複数の表現媒体をもつ

手元に「月歩き」(庄司利音著 新風舎)という詩画集があります。詩人の庄司利音さんが詩も絵も手がけたもので、詩は絵の説明ではなく、絵は詩に付随するものでもありません。詩と絵が別々の世界観をもち、2つの表現媒体が有機的に結びつき、ひとりの作家の内面を表出させるものとなっています。「月歩き」に解説はありません。「あとがき」も「あとがき」を装った詩なのです。2つ以上の表現媒体がなければ自己を捉えられない作家がいる一方で、ひとつの表現を深めていく作家もいます。自分は学生時代に絵画や詩に興味を持ちましたが、詩があまりにも拙かったため、視覚的な表現を学ぶことにしました。絵画的なものから建築的なものへ進路選択が移り、さらに工業デザインから彫刻へ、という変遷の中で、たどたどしい足取りで詩のようなコトバを綴っていたのでしたが、コトバが表現まで高まることはありませんでした。20代後半になって漸く彫刻だけを深めていきたいと願い、立体イメージに憑かれました。ところが作業できる場所がなく、版画や油画で代用することになりました。彫刻ができる環境を手に入れた今では、むしろ積極的に複数の表現媒体を使って自己表現をしたいと考えています。
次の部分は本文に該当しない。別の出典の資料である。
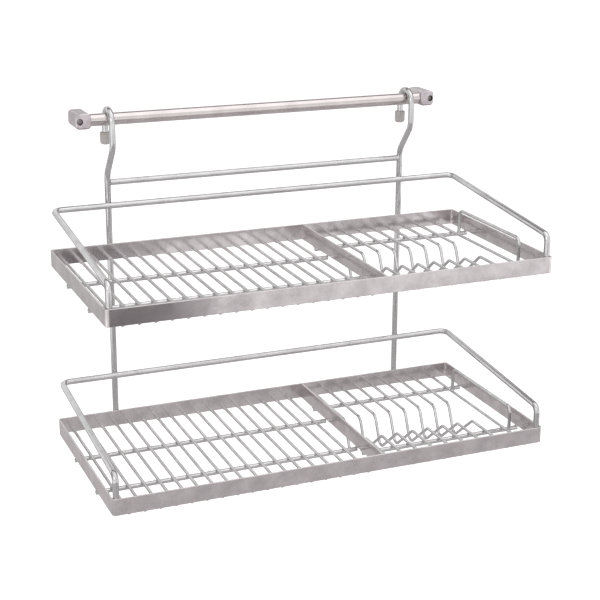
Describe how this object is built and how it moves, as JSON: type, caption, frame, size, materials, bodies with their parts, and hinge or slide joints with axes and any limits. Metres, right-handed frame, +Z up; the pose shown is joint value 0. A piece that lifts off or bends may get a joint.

RECORDでは平面表現を、ホームページの画像には30年前に拙いと感じたコトバを、それぞれ復活させています。やりたいことはまだまだあって、かつて取り組んだ版画に未練があります。環境を考えた野外造形にも興味があります。今後は複数の表現媒体を楽しんでいけたらいいなぁと思っています。